Now in terms of cost to actually form and maintain a Delaware entity, we are essentially the high-cost provider for entity formation. People often quip that we “make money in Delaware by charging no taxes”; however, while we are very good at what we do, we’re not alchemists and can’t survive without charging fees. As I often say, we are Bergdorf Goodman, not the Dollar Store. But the price you pay in annual franchise taxes is what gives you the services provided by our courts in terms of more efficient dispute resolution and a reliable body of law to help you implement corporate strategies with certainty and less legal risk. These important benefits make the higher franchise taxes good value for high-quality businesses, particularly for those that are public companies or with complicated ownership structures.
Editor: How are the Delaware courts addressing e-discovery issues and concerns over proportionality?
Strine: Taking a step back, lawyers are frustrated by the need to manage multiple sets of rules, from the Rules of Civil Procedure to local court rules and even chamber-specific rules. The latter raises the question of what hundreds of individual judges across various courts prefer and adds to the burden of figuring out what rules will apply in a given case.
In Delaware, we take this problem seriously, and we have developed consistent e-discovery guidelines in collaboration with leading practitioners on the Rules committee and our own Masters in Chancery. We worked with our Bar to communicate expectations and address common problems, and we committed to abolishing judge-specific approaches. Thus, the guidelines for the Court of Chancery apply to all seven judges, and I’d like to see other courts adopt similar guidance because the current idiosyncratic approach is not fair to litigants.
Your focus on proportionality in e-discovery is one Chancery embraces. Disproportionate discovery costs can defeat the whole purpose of a system committed to doing real justice. Thus, we always look at what’s at stake in the case: clearly, we cannot allow discovery costs of two million dollars in a case that involves two million dollars in controversy; we can’t even allow near half of those costs. The guidance we developed addresses very practical aspects, such as pacing, scheduling orders and presentation materials, which cost money when people are haggling over details. Setting the right expectations will reduce everybody’s cost.

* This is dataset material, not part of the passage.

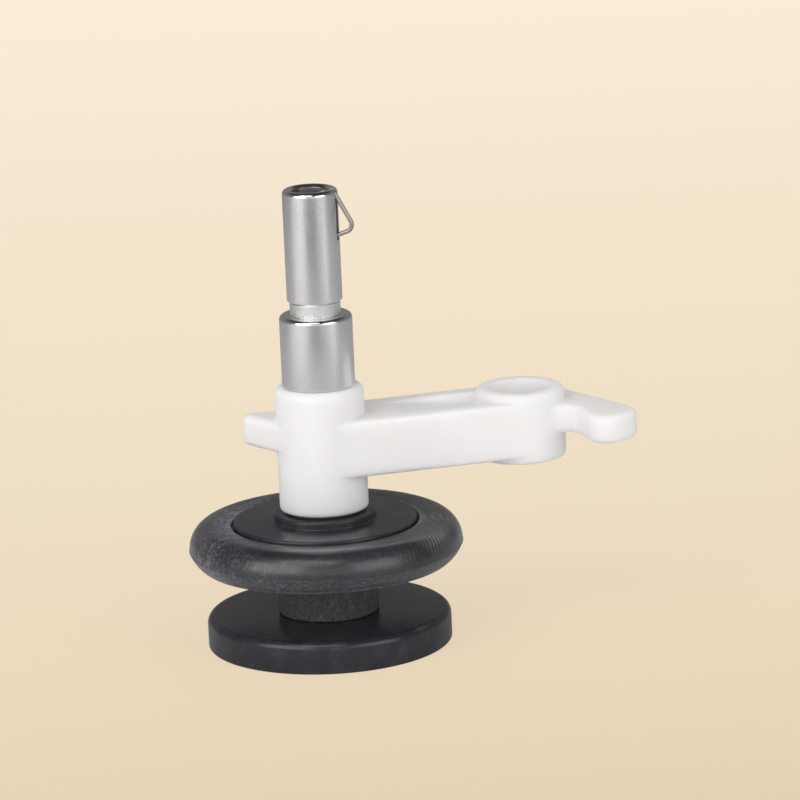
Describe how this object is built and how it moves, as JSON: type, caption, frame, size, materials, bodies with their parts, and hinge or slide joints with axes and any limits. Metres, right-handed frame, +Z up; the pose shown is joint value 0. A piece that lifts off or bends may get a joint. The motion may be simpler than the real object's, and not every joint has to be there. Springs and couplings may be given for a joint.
{
  "type": "bobbin winder",
  "caption": "Bobbin winder: sprung chrome spindle turning in a white moulded pivot arm, driven by a rubber-tyred friction wheel above a round base disc.",
  "frame": {"origin": "spindle axis at the underside of the base disc", "axes": "+Z up along the spindle axis, +X along the arm from the spindle to the pivot bore"},
  "size_m": [0.0481, 0.0298, 0.0504],
  "materials": {
    "white_acetal": "semi-matte milky moulding",
    "chrome_steel": "satin-bright chrome plate with polished edges",
    "spring_steel": "drawn wire",
    "washer_nylon": "plain dark nylon",
    "black_plastic": "satin moulding with light dust",
    "tyre_rubber": "moulded rubber with a dusty bloom",
    "sleeve_rubber": "ground matte rubber",
    "zinc_steel": "zinc plate"
  },
  "bodies": {
    "arm": {"winder_arm": "white_acetal"},
    "spindle": {"spindle_shaft": "chrome_steel", "thrust_washer": "washer_nylon", "wheel_hub": "black_plastic", "friction_tyre": "tyre_rubber", "spacer_sleeve": "sleeve_rubber", "base_disc": "black_plastic", "retaining_washer": "zinc_steel", "retaining_ring": "zinc_steel"},
    "spring": {"bobbin_spring": "spring_steel"}
  },
  "joints": [
    {"name": "spindle_spin", "type": "hinge", "parent": "arm", "child": "spindle", "pos_m": [0, 0, 0.02], "axis": [0, 0, 1], "continuous": true},
    {"name": "spring_flex", "type": "hinge", "parent": "spindle", "child": "spring", "pos_m": [0.00226, -0.00158, 0.05006], "axis": [0.5736, 0.8192, 0], "range_deg": [0, 30.5], "stiffness_Nm_per_rad": 0.02}
  ]
}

The guidelines also allow lawyers who regularly litigate before the court to share information with general counsel about how the process works. Sometimes, clients are the problem. They may be seeking an Armageddon, and it can be useful, frankly, for a lawyer who’s trying to serve the company well and who has a sense of proportionality and good sense to say “That won’t fly in Delaware, and here’s why.”
Our guidelines are the result of candid feedback from litigators who represent both plaintiffs and defendants across the nation. They have put aside individual client concerns and focused instead on the overall integrity and efficiency of the system. The resulting guidance helps practitioners work with each other, and we expressly forbid citing the guidance against adversaries. We’re pretty proud of the result.
Editor: What is your sense of the direction of litigation versus settlements and how that might affect the body of precedent going forward?
Strine: I consider a certain suggestion I hear about the state’s arbitration statute to be ridiculous, to wit, the idea that if judges on the court act in the distinct statutory role of an arbitrator and resolve some cases that way that there will then be no judicial precedent. The reality is that a growing world requires more dispute resolution, and if you don’t resolve some cases by ADR and settlements, the whole system will break down. We in the Delaware courts currently write, and will continue to write, more opinions in less time than virtually any court in the world, so I see no reasonable prospect that there would be a diminution in precedent.
And there’s another important point for Delaware: when your “coin of the realm” is the dependable guidance from published precedent, it would be suicidal to stop providing that precedent. The arbitration statute really is designed for commercial disputes and doesn’t deal with matters like corporate class actions. Businesses fight all the time, and many contracts don’t have ADR clauses, so there will remain plenty of opportunity to develop precedent in the commercial area.
Editor: We understand you serve as Special Judicial Consultant to the Corporate Laws Committee of the American Bar Association. Please talk about the ABA’s Model Business Corporation Act and its interaction with Delaware General Corporation Law.
Strine: I’m honored to serve in this capacity. People are often cynical in this world, so it’s important to note the extraordinary commitment and passion of this diverse group to “get it right.” This involves an extensive, and sometimes maddening, level of debate – a corporate law nerd factory, if you will. Committee members put special interests aside and often speak candidly about issues from both sides, not just the side they are on in their practices.
As discussed above, Delaware courts often are the first to address emerging legal issues and business disputes, and the interaction between our General Corporation Law and the ABA Model Business Corporation Act is influenced by that. The Model Business Act tends to be more of a restatement of developments and is a bit more prescriptive than Delaware’s law, but there are also many similarities, and the general idea is that the Model Business Act fosters consistency on a national level.
Delaware tests out new ideas in concert with the ABA committee on issues like majority voting and even current work on the Public Benefit Corporation statute. Delaware benefits from the cross-fertilization of ideas from diverse experts nationwide, and the ABA benefits from participation in the constant flow of decisions about cutting-edge issues that Delaware courts and practitioners regularly address. It’s a real intellectual and professional joy to serve with this group, which may be one of the more pathetically earnest things I have ever said.
Editor: The Chancery Court has a reputation for unique insights and creative thinking. How would you describe this court’s signature on the history of Delaware corporate law?
Strine: To the extent that we have a signature, I would characterize it in terms of the sweat equity invested by our judges to read the briefs, to read all the important documents, and then go back over them time and again so they can deliver a decision with an equitable, sensible result in the required time frame. It’s also important to remember that we handle many cases involving ordinary people and their affairs: guardianships, trusts and estates, boundary disputes and injunction contests. They get the same careful and expeditious treatment. It’s not sexy, but this is really what we do.
Innovation is neat, and we’re capable of it, but the main idea is to give people a fair shot, deliver common-sense rulings and create incentives for an efficient system of corporate governance. This is our tradition, shared with the Delaware Supreme Court. Having a dependable body of law to help order their affairs enables people to have confidence in our system of commerce, despite the occasional loss any individual might take. And over time, this proves to be a very livable and fair world for businesspeople and investors, and one where they can both make money.